NASA astronauts Butch Wilmore (L) and Suni Williams, wearing Boeing spacesuits, wave as they prepare to depart the Neil A. Armstrong Operations and Checkout Building at Kennedy Space Center for Launch Complex 41 at Cape Canaveral Space Force Station in Florida to board the Boeing CST-100 Starliner spacecraft for the Crew Flight Test launch , on June 5, 2024. Photo by Miguel J. Rodriguez Carrillo / AFP.
Cape Canaveral: Boeing geared up again Wednesday for its first astronaut launch, held up for years by safety concerns.
It was the third launch attempt for NASA test pilots Butch Wilmore and Suni Williams in Boeing’s Starliner capsule.
Rocket-related trouble thwarted the first two countdowns.

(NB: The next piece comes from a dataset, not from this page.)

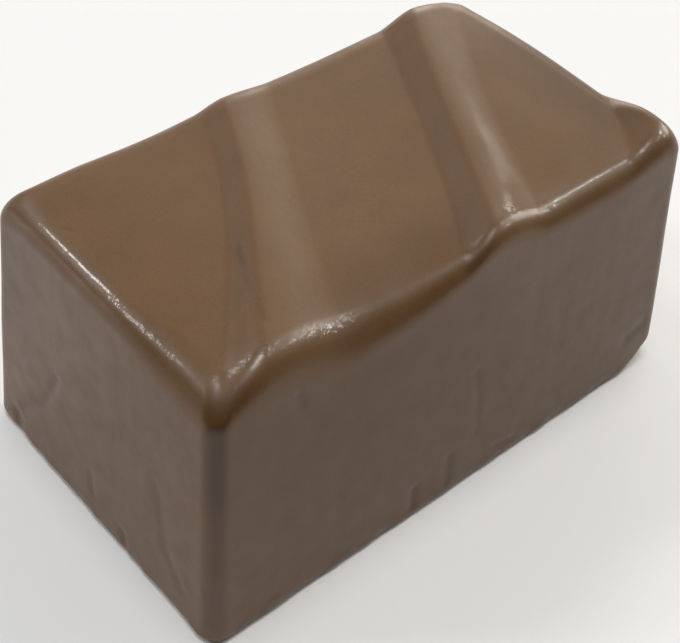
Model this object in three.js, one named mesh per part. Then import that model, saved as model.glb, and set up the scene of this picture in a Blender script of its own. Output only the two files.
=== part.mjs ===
// A moulded milk chocolate praline: a small block with drafted faces and rounded edges,
// whose top is crossed aslant by low ridges with shallow hollows between them.
// Millimetres, +Z up. The origin is the middle of the flat foot, and X runs along the block.
// "Near" is the long face at -Y, "far" the one at +Y, and "left" is -X.
import * as THREE from "three";
import { mergeVertices } from "three/addons/utils/BufferGeometryUtils.js";

// The block
const LENGTH = 35.0; // along X, at the foot
const WIDTH = 21.3; // along Y, at the foot
const HEIGHT = 17.2; // from the foot to the mean level of the top
const END_DRAFT = 0.074; // lean of each end face, in per millimetre up
const SIDE_DRAFT = 0.076; // lean of each long face, in per millimetre up
const CORNER_RADIUS = 1.15; // the four upright edges
const TOP_RADIUS = 1.8; // the edges round the top
const SHARP_TOP_RADIUS = 1.1; // the same at the near and the left edge, away from their ends
const SHARP_REACH = 5.3; // how far in from those edges the one radius turns into the other
const SOFT_CORNER = 3.0; // how far the larger radius holds from the left near corner
const SOFT_CORNER_END = 10.0; // where the smaller one is reached
const SOFT_STRETCH = 1.7; // how many times further both reach along the near edge
const SOFT_FAR_END = 4.3; // length over which the left edge rounds off at its far end
const FOOT_RADIUS = 0.6; // the edges round the foot
const RELIEF_DEPTH = 5.0; // how far down the faces the waves of the top still show

// The ridges, from left to right. The first line carries no ridge: it only bounds the first
// hollow. The last ridge passes just outside the right near corner. Values in threes hold at
// the near edge, in the middle and at the far edge of the top.
// crest: where the crest lies along X
// bow: how far an S-shaped bend moves the crest between those places
// height: how far the crest stands up
// left, right: width of the left and of the right flank
const RIDGES = [
  { crest: [-21.0, -16.0, -11.1], bow: 0.0, height: [0, 0, 0], left: [3, 3, 3], right: [3, 3, 3] },
  {
    crest: [-13.2, -6.8, -2.0],
    bow: 0.09,
    height: [0.66, 0.5, 0.23],
    left: [3.0, 1.75, 1.9],
    right: [5.2, 3.2, 3.5],
  },
  {
    crest: [1.8, 6.87, 12.45],
    bow: -0.1,
    height: [0.72, 0.57, 0.58],
    left: [2.5, 1.95, 2.75],
    right: [3.5, 2.9, 3.8],
  },
  {
    crest: [14.5, 19.25, 22.0],
    bow: -0.15,
    height: [0.38, 1.5, 1.05],
    left: [3.0, 2.0, 2.05],
    right: [3.0, 3.3, 3.5],
  },
];

// The hollows between the ridges.
// sag: how far the surface sags (a negative sag is a crown)
// roll: how much further it has sunk ROLL_LENGTH beyond ROLL_START, towards the near edge
const HOLLOWS = [
  { sag: [0.25, -0.09, 0.25], roll: 0.06 },
  { sag: [0.13, 0.29, 0.16], roll: 0.6 },
  { sag: [0.16, -0.28, 0.28], roll: 0.12 },
];
const ROLL_START = -4.65; // along Y
const ROLL_LENGTH = 4.0;
const ROLL_MARGIN = 0.45; // share of a hollow over which its roll fades towards each ridge

// The grid that carries the shape
const STEPS_X = 56;
const STEPS_Y = 34;
const CORNER_STEPS = 3; // of the above, in each half of an upright edge's arc
const FOOT_STEPS = 2;
const FACE_STEPS = 5;
const TOP_STEPS = 5;
const STEPS_Z = FOOT_STEPS + FACE_STEPS + TOP_STEPS;

const { clamp, lerp, smoothstep } = THREE.MathUtils;
const HALF_LENGTH = LENGTH / 2;
const HALF_WIDTH = WIDTH / 2;
const TOP_HALF_WIDTH = HALF_WIDTH - SIDE_DRAFT * HEIGHT;
const QUARTER_TURN = Math.PI / 2;

// 0 at the near long edge of the top and 1 at the far one.
function acrossTop(y) {
  return (y + TOP_HALF_WIDTH) / (2 * TOP_HALF_WIDTH);
}

// A value that changes evenly along Y, through its three given ones.
function along([near, middle, far], y) {
  const share = acrossTop(y);
  const start = 4 * middle - 3 * near - far;
  const bend = 2 * near - 4 * middle + 2 * far;
  return near + start * share + bend * share ** 2;
}

function crestX(ridge, y) {
  return along(ridge.crest, y) + ridge.bow * Math.sin((Math.PI * y) / TOP_HALF_WIDTH);
}

function ridgeHeight(ridge, x, y) {
  const offset = x - crestX(ridge, y);
  const width = along(offset < 0 ? ridge.left : ridge.right, y);
  const share = Math.min(Math.abs(offset) / width, 1);
  return along(ridge.height, y) * (1 - share ** 2) ** 2;
}

function hollowDepth(index, x, y) {
  const { sag, roll } = HOLLOWS[index];
  const leftCrest = crestX(RIDGES[index], y);
  const rightCrest = crestX(RIDGES[index + 1], y);
  const share = clamp((x - leftCrest) / (rightCrest - leftCrest), 0, 1);
  const rolled = Math.max((ROLL_START - y) / ROLL_LENGTH, 0) ** 2;
  const inside = smoothstep(share, 0, ROLL_MARGIN) * smoothstep(1 - share, 0, ROLL_MARGIN);
  return along(sag, y) * Math.sin(Math.PI * share) + roll * rolled * inside;
}

// How far the top surface stands above its mean level.
function relief(x, y) {
  const raised = RIDGES.reduce((sum, ridge) => sum + ridgeHeight(ridge, x, y), 0);
  const sunk = HOLLOWS.reduce((sum, _, index) => sum + hollowDepth(index, x, y), 0);
  return raised - sunk;
}

// A grid line's place along one side of a sharp-cornered plan: its first and last few lines
// are spaced so that the rounding below turns them by equal angles.
function gridLine(step, steps, half) {
  const fromEnd = Math.min(step, steps - step);
  const side = step * 2 < steps ? -1 : 1;
  const straightHalf = half - CORNER_RADIUS;
  if (fromEnd < CORNER_STEPS) {
    const turn = (1 - fromEnd / CORNER_STEPS) * (QUARTER_TURN / 2);
    return side * (straightHalf + CORNER_RADIUS * Math.tan(turn));
  }
  const share = (step - CORNER_STEPS) / (steps - 2 * CORNER_STEPS);
  return lerp(-straightHalf, straightHalf, share);
}

// Rounds the four corners of the plan: each corner square becomes a quarter disc.
function roundPlan(x, y) {
  const coreX = clamp(x, CORNER_RADIUS - HALF_LENGTH, HALF_LENGTH - CORNER_RADIUS);
  const coreY = clamp(y, CORNER_RADIUS - HALF_WIDTH, HALF_WIDTH - CORNER_RADIUS);
  const outX = x - coreX;
  const outY = y - coreY;
  const reach = Math.hypot(outX, outY);
  const pull = reach > 0 ? Math.max(Math.abs(outX), Math.abs(outY)) / reach : 1;
  return [coreX + outX * pull, coreY + outY * pull];
}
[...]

The astronauts will test Starliner’s systems on the way to the International Space Station, where they'll spend at least a week before aiming for a touchdown in the western U.S.
NASA hired Boeing along with SpaceX after the space shuttles retired to transport astronauts to and from the space station.
SpaceX has been ferrying astronauts since 2020.
Boeing's capsule rocketed into orbit in 2019 without a crew, but that test flight was cut short by software problems.
Boeing had better luck on the do-over mission in 2022, but parachute and other issues later were discovered, delaying Starliner's crew debut even further.
Minutes before Saturday's planned liftoff, a computer's power unit failed at the pad that had to be replaced by rocket maker United Launch Alliance.
And a bad valve inside the Atlas V rocket scrapped the launch attempt in early May.